|One hundred years ago
||[Aug. 13th, 2016|06:55 pm]
Early on the morning of Sunday 13th August 1916, there was an explosion underground at Woodhorn Colliery in Northumberland. Because it was overnight on Sunday, only the maintenance shift was working, so only thirteen men - three stonemen, two putters and eight deputies - were killed. Only thirteen. It isn't one of the famous mining disasters: that "only" is more bearable when set alongside the 204 men and boys who died at Hartley, for example. Ir isn't immortalised in song, like Trimdon Grange, where 74 died. I wouldn't have known about it, had we not taken GirlBear to Woodhorn Musrum, and seen the memorial.
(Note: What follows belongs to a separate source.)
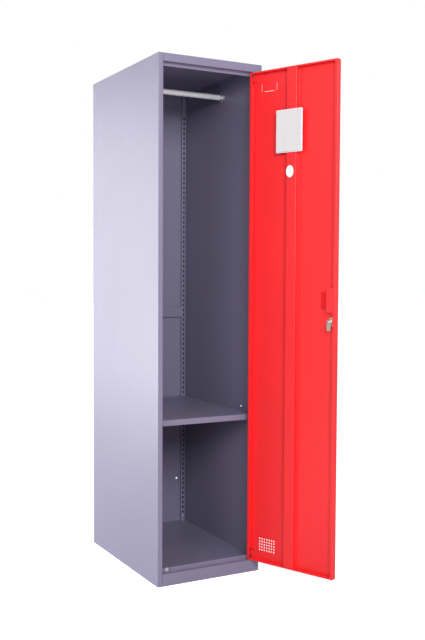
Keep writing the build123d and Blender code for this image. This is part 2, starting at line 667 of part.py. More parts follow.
for place, edge, toward in (("upper", DOOR_TOP, -1), ("lower", DOOR_BOTTOM, 1)):
    with BuildPart() as hinge_plate:
        with BuildSketch(door_section(2 * SHEET)):
            with BuildLine():
                Polyline(
                    (SHEET, edge + toward * 2 * SHEET),
                    (2 * SHEET, edge + toward * SHEET),
                    (HINGE_SHELF, edge + toward * SHEET),
                    (HINGE_SHELF, edge + toward * (SHEET + HINGE_PLATE)),
                    (SHEET + HINGE_PLATE, edge + toward * (SHEET + HINGE_PLATE)),
                    (SHEET + HINGE_PLATE, edge + toward * HINGE_TAB),
                    (SHEET, edge + toward * HINGE_TAB),
                    close=True,
                )
            make_face()
        extrude(amount=-HINGE_REACH)
        with BuildSketch(Plane.XY.offset(edge)):
            with Locations((PIVOT.X, PIVOT.Y)):
                Circle(PIN_RADIUS)
        extrude(amount=2 * PIN_INSIDE, both=True, mode=Mode.SUBTRACT)
        with BuildSketch(door_face.offset(SHEET)):
            with Locations(*[(along, edge + toward * RIVET_DROP) for along in RIVET_U]):
                Circle(RIVET_RADIUS)
        extrude(amount=2 * HINGE_PLATE, mode=Mode.SUBTRACT)
    hinge_plate.part.label = f"hinge_plate_{place}"
    export_step(hinge_plate.part, f"parts/{hinge_plate.part.label}.step")

    with BuildPart() as hinge_pin:
        with BuildSketch(Plane.XY.offset(edge + toward * PIN_INSIDE)):
            with Locations((PIVOT.X, PIVOT.Y)):
                Circle(PIN_RADIUS)
        extrude(amount=-toward * (PIN_INSIDE + PIN_OUTSIDE))
        chamfer(hinge_pin.faces().filter_by(Axis.Z).edges(), PIN_CHAMFER)
    hinge_pin.part.label = f"hinge_pin_{place}"
    export_step(hinge_pin.part, f"parts/{hinge_pin.part.label}.step")

with BuildPart() as hinge_plate_rivets:
    for edge, toward in ((DOOR_TOP, -1), (DOOR_BOTTOM, 1)):
        for along in RIVET_U:
            seat = DOOR_ORIGIN + ALONG * along + INWARD * (SHEET + HINGE_PLATE)
            seat += Vector(0, 0, edge + toward * RIVET_DROP)
            screw(seat, INWARD, ALONG, RIVET_HEAD, RIVET_DOME, HINGE_PLATE, RIVET_RADIUS)
hinge_plate_rivets.part.label = "hinge_plate_rivets"
export_step(hinge_plate_rivets.part, "parts/hinge_plate_rivets.step")

# ---------------------------------------------------------------- lock
BEZEL_RADIUS = 11.5
BEZEL = 2.5
BARREL_LENGTH = 22.5  # behind the door's outer face
NUT_WIDTH = 24
NUT_THICK = 5
STEM = 8  # square end of the plug that carries the cam
KEYWAY = (1.8, 7.5)
KEYWAY_DEPTH = 12
CAM_CORNER = 3
CAM_SCREW_HEAD = (5.5, 3)  # radius and height
CAM_SCREW_SHANK = 2
CAM_SCREW_DEPTH = 6
lock_face = Plane(origin=DOOR_ORIGIN + ALONG * LOCK_U + Vector(0, 0, LOCK_Z), x_dir=ALONG, z_dir=INWARD)

with BuildPart() as lock_barrel:
    with BuildSketch(lock_face):
        Circle(BEZEL_RADIUS)
    extrude(amount=-BEZEL)
    fillet(lock_barrel.faces().sort_by(Axis(DOOR_ORIGIN, INWARD))[0].edges(), ROUND)
    with BuildSketch(lock_face):
        Circle(BARREL_RADIUS)
    extrude(amount=BARREL_LENGTH)
    with BuildSketch(lock_face):
        Circle(PLUG_RADIUS + PLUG_FIT)
    extrude(amount=2 * BARREL_LENGTH, both=True, mode=Mode.SUBTRACT)
lock_barrel.part.label = "lock_barrel"
export_step(lock_barrel.part, "parts/lock_barrel.step")

with BuildPart() as lock_nut:
    with BuildSketch(lock_face.offset(SHEET)):
        RegularPolygon(NUT_WIDTH / 2, 6, major_radius=False, rotation=30)
        Circle(BARREL_RADIUS, mode=Mode.SUBTRACT)
    extrude(amount=NUT_THICK)
lock_nut.part.label = "lock_nut"
export_step(lock_nut.part, "parts/lock_nut.step")

with BuildPart() as lock_plug:
    with BuildSketch(lock_face.offset(-BEZEL)):
        Circle(PLUG_RADIUS)
    extrude(amount=BEZEL + CAM_DEPTH)
    with BuildSketch(lock_face.offset(CAM_DEPTH)):
        Rectangle(STEM, STEM)
    extrude(amount=CAM_THICK)
    with BuildSketch(lock_face.offset(-BEZEL)):
        Rectangle(*KEYWAY)
    extrude(amount=KEYWAY_DEPTH, mode=Mode.SUBTRACT)
    with BuildSketch(lock_face.offset(CAM_DEPTH + CAM_THICK)):
        Circle(CAM_SCREW_SHANK)
    extrude(amount=-CAM_SCREW_DEPTH, mode=Mode.SUBTRACT)
lock_plug.part.label = "lock_plug"
export_step(lock_plug.part, "parts/lock_plug.step")

with BuildPart() as lock_cam:
    with BuildSketch(lock_face.offset(CAM_DEPTH)):
        Circle(CAM_WIDTH / 2)
        Rectangle(CAM_WIDTH, CAM_REACH, align=(Align.CENTER, Align.MAX))
        Rectangle(STEM, STEM, mode=Mode.SUBTRACT)
    extrude(amount=CAM_THICK)
    tip = lock_cam.edges().filter_by(Axis(DOOR_ORIGIN, INWARD)).sort_by(Axis.Z)[:2]
    fillet(tip, CAM_CORNER)
lock_cam.part.label = "lock_cam"
export_step(lock_cam.part, "parts/lock_cam.step")

with BuildPart() as lock_cam_screw:
    screw(
        lock_face.origin + INWARD * (CAM_DEPTH + CAM_THICK),
        INWARD,
        ALONG,
        *CAM_SCREW_HEAD,
        CAM_SCREW_DEPTH,
        CAM_SCREW_SHANK,
    )
lock_cam_screw.part.label = "lock_cam_screw"
export_step(lock_cam_screw.part, "parts/lock_cam_screw.step")
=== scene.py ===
"""School locker: finishes, turned and pressed fittings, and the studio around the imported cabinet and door."""

import json
import math

import bmesh
import bpy
from mathutils import Matrix, Vector


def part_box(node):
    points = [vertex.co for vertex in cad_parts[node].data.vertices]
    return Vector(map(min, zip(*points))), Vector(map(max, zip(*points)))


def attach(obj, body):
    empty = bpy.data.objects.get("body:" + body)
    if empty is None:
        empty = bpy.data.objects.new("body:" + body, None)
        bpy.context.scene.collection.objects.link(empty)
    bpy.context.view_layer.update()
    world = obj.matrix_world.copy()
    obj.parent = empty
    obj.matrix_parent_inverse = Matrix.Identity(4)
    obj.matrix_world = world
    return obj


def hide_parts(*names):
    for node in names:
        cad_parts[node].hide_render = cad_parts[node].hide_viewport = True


bl_info = {
    "name": "School Locker",
    "version": (1, 0, 0),
    "blender": (4, 5, 0),
    "location": "View3D > Sidebar > Locker",
    "description": "Paints a folded-steel school locker and makes its fittings",
    "category": "Object",
}

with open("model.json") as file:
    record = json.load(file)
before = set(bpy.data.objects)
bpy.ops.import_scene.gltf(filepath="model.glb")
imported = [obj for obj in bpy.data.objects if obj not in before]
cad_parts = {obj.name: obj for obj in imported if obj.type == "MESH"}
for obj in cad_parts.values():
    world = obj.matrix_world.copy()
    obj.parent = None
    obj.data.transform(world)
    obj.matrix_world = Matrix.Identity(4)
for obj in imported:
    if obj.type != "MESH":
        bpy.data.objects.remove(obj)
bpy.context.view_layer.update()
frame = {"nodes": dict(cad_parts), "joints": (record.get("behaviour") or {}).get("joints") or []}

MM = 0.001
UP = Vector((0, 0, 1))
JOINTS = {joint["name"]: joint for joint in frame["joints"]}
SHEET = 1.0 * MM
SIDES = (("left", -1), ("right", 1))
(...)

Still, thirteen men dead. There's so much commemoration going on at the moment about the appalling slaughter of the Somme, and the impact on local communities - and it deserves to be remembered. But something very similar was a permanent part of life in mining communities.
The Chronicle tells the story of Tamar Armstrong, who felt the earth tremble and was alarmed for her boyfriend, rather than for her father who was also underground - and how guilty she felt about that first reaction, especially when her boyfriend survived, later to be her husband, while her father was killed - and so was his brother. I had to fill in a mini questionnaire to read the article, but it was worth it.